Lebih luas lagi, kisah Nyawiji membiaskan pesan kebangsaan dengan dibawanya kain merah dan putih sebagai bagian pertunjukan. Keberduaan dan persatuan anak manusia disimbolkan dengan bersatunya bendera merah dan putih.
”Konsep nilai dalam kehidupan adalah tentang kasih sayang. Ada kisah keberduaan. Di bumi Jawa ada Arok Dedes. Di sini ada Joko Seger-Roro Anteng. Ini seharusnya menguatkan kebangsaan kita. Inti semuanya adalah pesan kasih sayang dan kebersamaan,” kata Heri Lentho.
Pergelaran Eksotika Bromo 2018 dinikmati penonton dari luar daerah dan warga Tengger.
Pentas dibuka dengan penampilan kereta Ul Daul Lanceng Senopati Pamekasan. Berikutnya, digelar pentas seni dongkrek Madiun, reog Ponorogo, jaran slining Lumajang, tari topeng Gunungsari Tengger, dan puncaknya, tari kolosal legenda Tengger. Artis Olivia Zalianti tampil sebagai bintang tamu yang membacakan puisi legenda Tengger.
Pemerintah Probolinggo berharap pentas itu mampu mendongkrak kunjungan wisata di Bromo. Kunjungan wisata di Gunung Bromo terus naik sejak ada acara Eksotika Bromo. Tahun 2018 merupakan tahun kedua Eksotika Bromo.
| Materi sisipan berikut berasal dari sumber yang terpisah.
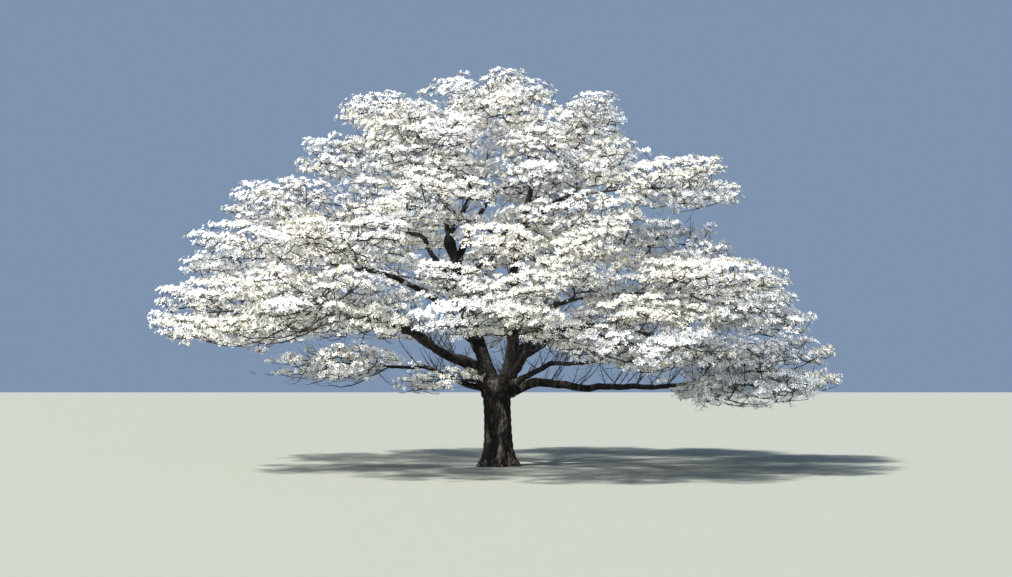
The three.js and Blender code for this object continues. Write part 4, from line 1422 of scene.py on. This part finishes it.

”Tahun 2016 jumlah wisatawan Nusantara yang berkunjung ke Probolinggo 111.000 orang. Tahun 2017 naik jadi 138.000 wisatawan. Tahun 2018 kami menargetkan kunjungan 150.000 orang,” kata Kepala Dinas Pemuda, Olahraga, Pariwisata, dan Budaya Kabupaten Probolinggo M Sidik Wijanarko.